Here's a problem that many couples might be familiar with (you might identify with one of these statements more than another): How do you justify your little splurge to your significant other? And how do you confront your significant other over their little splurge?

In fact, money matters can be a real source of conflict in relationships where the pool of available cash is shared. So thank God for budgeting. Here's how we nipped the problem in the bud.

If you are unfamiliar with budgeting, the concept is pretty simple. All your cash inflow (be it virtual or physical) is given a job, i.e., it's put into an envelope. Or a virtual envelope. For example: We have an envelope titled "Rent" where every month we budget what we need to cover the rent. Some envelopes are important — you know how much you need in them and when, and they better have enough money inside when you need them. Others are less important. Budgeting helps you prioritize your expenses and as a nice side-effect also lets you make decisions based on spending patterns, etc. Without a budget, most people will tend to be either stingier than they need to be, or spend more than they can afford.

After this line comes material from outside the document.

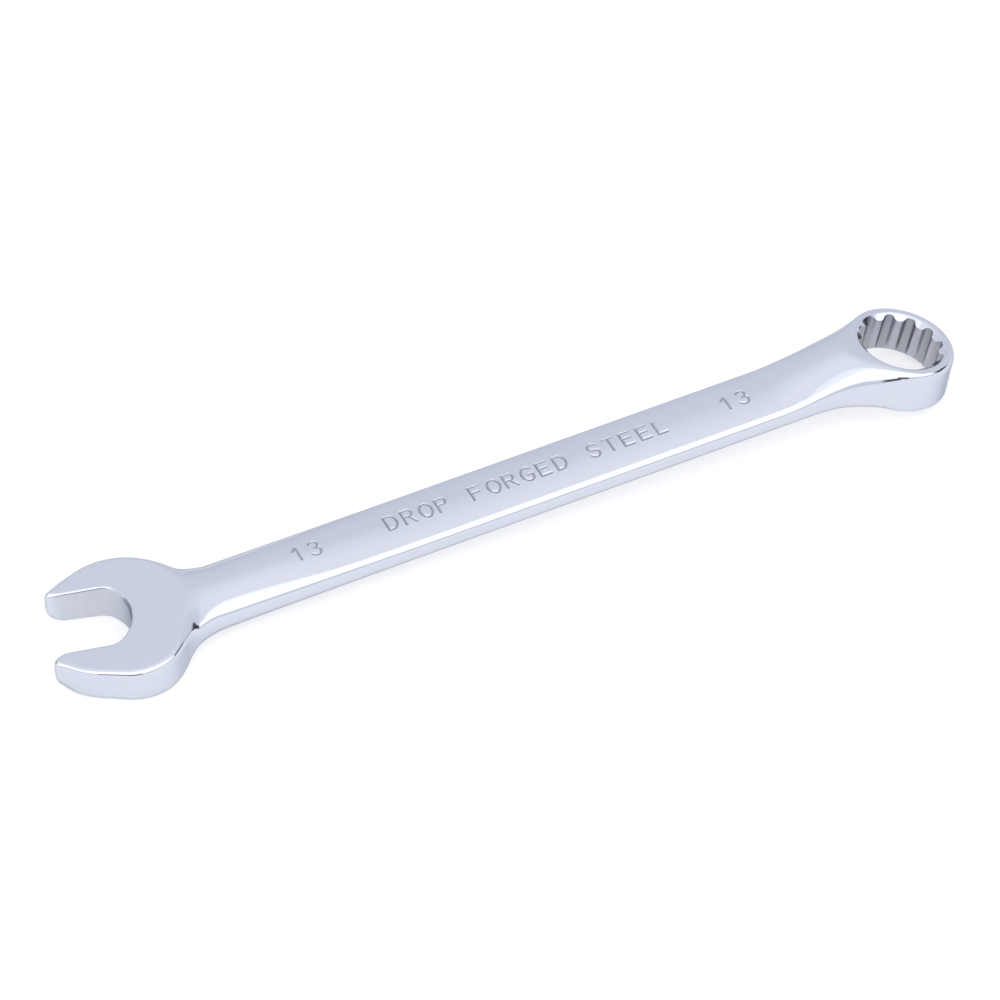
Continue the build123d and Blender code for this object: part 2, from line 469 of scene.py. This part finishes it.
# Spacings of the grids, and the space that each one covers, a little past its piece
FINE = 0.17
LONG, PLAIN, MARKED = 0.45, 0.32, 0.13  # along the plain shank, across it, and at the marks
HEAD_X, HEAD_Y, HEAD_Z = -17.5, (-14.2, 14.6), (-4.3, 4.3)
RING_X, RING_Y, RING_Z = 158.4, (-10.4, 10.4), (-8.6, 5.3)
SHANK_Y, SHANK_Z, MARK_Y = 7.5, 4.9, 1.75
MARKED_X = ((31.4, 38.4), (48.8, 102.6), (111.6, 118.6))
OPEN_SIDE = 999  # a seam out of reach, on the side where a piece has none

SLOT_RAW, SLOT_RAW_END = 0.3, (2.5, 5)  # the jaws' flats are less polished, except at the tips
RAW_EDGE = (0.02, 0.12)  # how sharply the unpolished surfaces end
MARK_RAW_EDGE = (0.14, 0.28)
LEAD_RAW_EDGE = (0.02, 0.1)
VALLEY_DULL_AND_SHADE = 0.3  # the points of the socket are duller than the lands between them, and darker there as painted shade in the recesses


def shank_lines():
    """Grid lines along the shank, close together where the marks are."""
    at = HEAD_END + LONG / 2
    stretches = []
    for start, stop in MARKED_X:
        stretches += [(at, start, LONG), (start, stop, MARKED)]
        at = stop
    stretches.append((at, RING_START - LONG / 2, LONG))
    return np.concatenate([[HEAD_END - LONG / 2], even(*stretches), [RING_START + LONG / 2]])


head_axes = (
    np.arange(HEAD_END + FINE / 2, HEAD_X, -FINE)[::-1],
    even((*HEAD_Y, FINE)),
    even((*HEAD_Z, FINE)),
)
ring_axes = (
    np.arange(RING_START - FINE / 2, RING_X, FINE),
    even((*RING_Y, FINE)),
    even((*RING_Z, FINE)),
)
shank_axes = (
    shank_lines(),
    even((-SHANK_Y, -MARK_Y, PLAIN), (-MARK_Y, MARK_Y, MARKED), (MARK_Y, SHANK_Y, PLAIN)),
    even((-SHANK_Z, SHANK_Z, PLAIN)),
)

seams = (-OPEN_SIDE, HEAD_END)
head_piece, p = make_piece("open_end_forging", "open_end", open_end, head_axes, seams)
gap, along = slot(p[:, 0], p[:, 1])
flats = SLOT_RAW * (1 - blend(np.abs(gap), *RAW_EDGE))
mask(head_piece, flats * (1 - blend(along, *SLOT_RAW_END)))

seams = (HEAD_END, RING_START)
shank_piece, p = make_piece("shank_forging", "shank", shank, shank_axes, seams)
mark = np.where(p[:, 2] > 0, from_marks(p[:, 0], p[:, 1]), FAR)
mask(shank_piece, 1 - blend(mark, *MARK_RAW_EDGE))

seams = (RING_START, OPEN_SIDE)
ring_piece, p = make_piece("ring_forging", "ring_end", ring_end, ring_axes, seams)
u, w = in_ring(p[:, 0], p[:, 2])
bore = 1 - blend(np.abs(socket(u, p[:, 1], w)), *RAW_EDGE)
# Painted shade: the socket's points, its recesses, get a darker, duller colour than the lands between
# them
valley_dull_and_shade = 1 + VALLEY_DULL_AND_SHADE * np.cos(socket_turn(u, p[:, 1]))
mask(ring_piece, bore * valley_dull_and_shade * blend(lead_in(u, p[:, 1], w), *LEAD_RAW_EDGE))


# ---------------------------------------------------------------------------------------
# Chrome
# ---------------------------------------------------------------------------------------
def chrome():
    """Mirror-polished plate, duller and lightly scratched where a vertex is left unpolished, and
    darker in the socket's points as painted shade.
    """
    material = bpy.data.materials.new("chrome_plate")
    material.use_nodes = True
    nodes, links = material.node_tree.nodes, material.node_tree.links
    nodes.clear()
    out = nodes.new("ShaderNodeOutputMaterial")
    shader = nodes.new("ShaderNodeBsdfPrincipled")
    links.new(shader.outputs[0], out.inputs["Surface"])
    shader.inputs["Metallic"].default_value = 1.0
    shader.inputs["Specular Tint"].default_value = (0.55, 0.57, 0.62, 1)
    place = nodes.new("ShaderNodeTexCoord")
    raw_and_shade = nodes.new("ShaderNodeAttribute")
    raw_and_shade.attribute_name = "raw_and_shade"

    def noise(scale, detail, vector=None, rough=0.5):
        """A noise texture in the piece's own space, or in the space of another vector."""
        n = nodes.new("ShaderNodeTexNoise")
        n.inputs["Scale"].default_value = scale
        n.inputs["Detail"].default_value = detail
        n.inputs["Roughness"].default_value = rough
        links.new(vector or place.outputs["Object"], n.inputs["Vector"])
        return n.outputs["Fac"]

    def calculate(operation, *values):
        """A math node on numbers and on other nodes' outputs."""
        n = nodes.new("ShaderNodeMath")
        n.operation = operation
        for entry, value in zip(n.inputs, values):
            if isinstance(value, (int, float)):
                entry.default_value = value
            else:
                links.new(value, entry)
        return n.outputs[0]

    turn = nodes.new("ShaderNodeMapping")
    turn.inputs["Rotation"].default_value = (0, -(RING_TILT - RISE), 0)
    turn.inputs["Scale"].default_value = (1, 1, 0.04)
    links.new(place.outputs["Object"], turn.inputs["Vector"])
    broach = noise(2600, 4, turn.outputs[0], 0.65)
    cloud = noise(60, 3)
    grain = noise(900, 2)
    tint = nodes.new("ShaderNodeMix")
    tint.data_type = "RGBA"
    tint.inputs["A"].default_value = (0.60, 0.63, 0.715, 1)
    tint.inputs["B"].default_value = (0.63, 0.655, 0.735, 1)
    links.new(cloud, tint.inputs["Factor"])
    # This dark colour is the unpolished steel's own colour, and in the socket's points it is also
    # painted shade
    dull_and_shade = nodes.new("ShaderNodeMix")
    dull_and_shade.data_type = "RGBA"
    dull_and_shade.inputs["B"].default_value = (0.42, 0.43, 0.47, 1)
    scratches = calculate("MULTIPLY_ADD", broach, 0.9, 0.45)
    links.new(calculate("MULTIPLY", raw_and_shade.outputs["Fac"], scratches), dull_and_shade.inputs["Factor"])
    links.new(tint.outputs["Result"], dull_and_shade.inputs["A"])
    links.new(dull_and_shade.outputs["Result"], shader.inputs["Base Color"])
    polished = calculate("MULTIPLY_ADD", grain, 0.03, 0.045)
    unpolished = calculate("MULTIPLY_ADD", broach, 0.12, 0.2)
    rough = calculate("MULTIPLY_ADD", raw_and_shade.outputs["Fac"], unpolished, polished)
    links.new(rough, shader.inputs["Roughness"])
    fine = nodes.new("ShaderNodeBump")
    fine.inputs["Distance"].default_value = 0.00002
    fine.inputs["Strength"].default_value = 0.35
    links.new(calculate("MULTIPLY", broach, raw_and_shade.outputs["Fac"]), fine.inputs["Height"])
    wave = nodes.new("ShaderNodeBump")
    wave.inputs["Distance"].default_value = 0.00005
    wave.inputs["Strength"].default_value = 0.06
    links.new(noise(260, 1), wave.inputs["Height"])
    links.new(fine.outputs[0], wave.inputs["Normal"])
    links.new(wave.outputs[0], shader.inputs["Normal"])
    return material


plate = chrome()
for piece in (head_piece, shank_piece, ring_piece):
    piece.data.materials.append(plate)


# ---------------------------------------------------------------------------------------
# Camera
# ---------------------------------------------------------------------------------------
AZIMUTH, ELEVATION, ROLL = radians(-24.79), radians(45.0), radians(-1.66)
DISTANCE = 1064.6
FOCAL = 6.318  # of the picture's width
SENSOR = 36
MIDDLE = 73.7  # of the wrench, along the shank
CENTRE = (0.01697, 0.01123)  # where the middle of the wrench lies from the middle of the picture

back = Vector((sin(AZIMUTH) * cos(ELEVATION), -cos(AZIMUTH) * cos(ELEVATION), sin(ELEVATION)))
across = Vector((cos(AZIMUTH), sin(AZIMUTH), 0))
upward = back.cross(across)
right = across * cos(ROLL) + upward * sin(ROLL)
up = upward * cos(ROLL) - across * sin(ROLL)
target = Vector((MIDDLE, 0, 0))
aside, above = CENTRE[0] / FOCAL * DISTANCE, CENTRE[1] / FOCAL * DISTANCE
eye = target + back * DISTANCE - right * aside - up * above
camera = bpy.data.objects.new("camera", bpy.data.cameras.new("camera"))
bpy.context.scene.collection.objects.link(camera)
camera.data.sensor_width = SENSOR
camera.data.lens = FOCAL * SENSOR
camera.data.clip_start, camera.data.clip_end = 0.05, 50
basis = Matrix((right, up, back)).transposed()
camera.matrix_world = Matrix.Translation((TIP @ eye + Vector(HOME)) / 1000) @ (TIP @ basis).to_4x4()
bpy.context.scene.camera = camera

# ---------------------------------------------------------------------------------------
# Floor and light
# ---------------------------------------------------------------------------------------
FLOOR_RADIUS, FLOOR_SIDES = 6, 64

floor_mesh = bpy.data.meshes.new("floor")
turns = np.linspace(0, 2 * pi, FLOOR_SIDES, endpoint=False)
rim = [(FLOOR_RADIUS * cos(t), FLOOR_RADIUS * sin(t), 0) for t in turns]
floor_mesh.from_pydata(rim, [], [list(range(FLOOR_SIDES))])
floor = bpy.data.objects.new("floor", floor_mesh)
bpy.context.scene.collection.objects.link(floor)
paper = bpy.data.materials.new("pale_floor")
paper.use_nodes = True
shader = paper.node_tree.nodes["Principled BSDF"]
shader.inputs["Base Color"].default_value = (0.5, 0.5, 0.5, 1)
shader.inputs["Roughness"].default_value = 1.0
shader.inputs["Specular IOR Level"].default_value = 0.0
shader.inputs["Emission Color"].default_value = (1, 1, 1, 1)
shader.inputs["Emission Strength"].default_value = 0.55
floor_mesh.materials.append(paper)

# The room: its colour at each height, and then its panels, each as azimuth, half width, lowest
# and highest elevation and softness in degrees, and colour
SKY = (
    (0.0, (0.98, 0.99, 1.02)),
    (0.10, (0.90, 0.92, 0.99)),
    (0.7, (0.92, 0.94, 1.0)),
    (0.96, (1.15, 1.15, 1.18)),
)
PANELS = (
    (-105, 75, 16, 78, 11, (1.7, 1.7, 1.72)),
    (-115, 15, 0, 7, 3, (0.18, 0.17, 0.20)),
    (-115, 15, 7, 13, 3, (0.03, 0.03, 0.05)),
    (-14, 12, 3, 25, 5, (0.08, 0.08, 0.09)),
    (137, 12, 3, 22, 5, (0.08, 0.08, 0.09)),
)


def studio():
    """A pale room with a large light panel and a few dark ones low down, for the chrome to mirror."""
    world = bpy.data.worlds.new("studio")
    bpy.context.scene.world = world
    world.use_nodes = True
    nodes, links = world.node_tree.nodes, world.node_tree.links
    nodes.clear()
    out = nodes.new("ShaderNodeOutputWorld")
    sky = nodes.new("ShaderNodeBackground")
    links.new(sky.outputs[0], out.inputs["Surface"])
    place = nodes.new("ShaderNodeTexCoord")
    height = nodes.new("ShaderNodeSeparateXYZ")
    links.new(place.outputs["Generated"], height.inputs[0])
    ramp = nodes.new("ShaderNodeValToRGB")
    links.new(height.outputs["Z"], ramp.inputs["Fac"])
    elements = ramp.color_ramp.elements
    for i, (at, colour) in enumerate(SKY):
        stop = elements[i] if i < len(elements) else elements.new(at)
        stop.position = at
        stop.color = (*colour, 1)
    flat = nodes.new("ShaderNodeVectorMath")
    flat.operation = "MULTIPLY"
    flat.inputs[1].default_value = (1, 1, 0)
    links.new(place.outputs["Generated"], flat.inputs[0])
    level = nodes.new("ShaderNodeVectorMath")
    level.operation = "NORMALIZE"
    links.new(flat.outputs[0], level.inputs[0])

    def panel(last, azimuth, half, low, high, soft, colour):
        """A patch of the room: an arc of the horizon, and the heights that it covers."""
        side = nodes.new("ShaderNodeVectorMath")
        side.operation = "DOT_PRODUCT"
        side.inputs[1].default_value = (cos(azimuth), sin(azimuth), 0)
        links.new(level.outputs["Vector"], side.inputs[0])
        parts = []
        for value, start, stop in (
            (side.outputs["Value"], cos(half + soft), cos(half)),
            (height.outputs["Z"], sin(low) - soft / 2, sin(low) + soft / 2),
            (height.outputs["Z"], sin(high) + soft / 2, sin(high) - soft / 2),
        ):
            reach = nodes.new("ShaderNodeMapRange")
            reach.interpolation_type = "SMOOTHSTEP"
            reach.inputs["From Min"].default_value = start
            reach.inputs["From Max"].default_value = stop
            links.new(value, reach.inputs["Value"])
            parts.append(reach.outputs[0])
        for i in (0, 1):
            product = nodes.new("ShaderNodeMath")
            product.operation = "MULTIPLY"
            links.new(parts[i], product.inputs[0])
            links.new(parts[i + 1], product.inputs[1])
            parts[i + 1] = product.outputs[0]
        mix = nodes.new("ShaderNodeMix")
        mix.data_type = "RGBA"
        mix.inputs["B"].default_value = (*colour, 1)
        links.new(parts[2], mix.inputs["Factor"])
        links.new(last, mix.inputs["A"])
        return mix.outputs["Result"]

    last = ramp.outputs["Color"]
    for *angles, colour in PANELS:
        last = panel(last, *map(radians, angles), colour)
    links.new(last, sky.inputs["Color"])
    sky.inputs["Strength"].default_value = 1.0


studio()
bpy.context.scene.view_settings.view_transform = "Standard"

Back to the problem at hand. When we started budgeting, we decided that each of us would have a budget with our name. Every month, we'd put 25€ in each category. (That's what we started with, and then that went up as we earned more.) When you want to spend some amount, if it's within your budget, everything's good. Each has then money they can spend however they want, with no discussion required.

It's easy to see though that if you want to buy something more expensive, say a laptop for 700€, this probably isn't going to cut it. You'll have to save for 2.5 years on this budget, and spend nothing in the interim. So you arrange for a negotiation with your SO and hack out a deal that you both agree with. Or you sell some stuff and the proceeds land in your budget. (Get creative, but be fair.)

You can build on this system as you see fit. We're pretty comfortable with budgeting, so we've extended it with further categories, such as one that involves both of us, which we use for stuff like going to the cinema.

The nice thing is that this works superbly whether you're a spender or a saver, whether you earn little or a lot. If someone gives you a monetary gift, you can put that in your budget if you want (it's so hard to spend hard cash nowadays).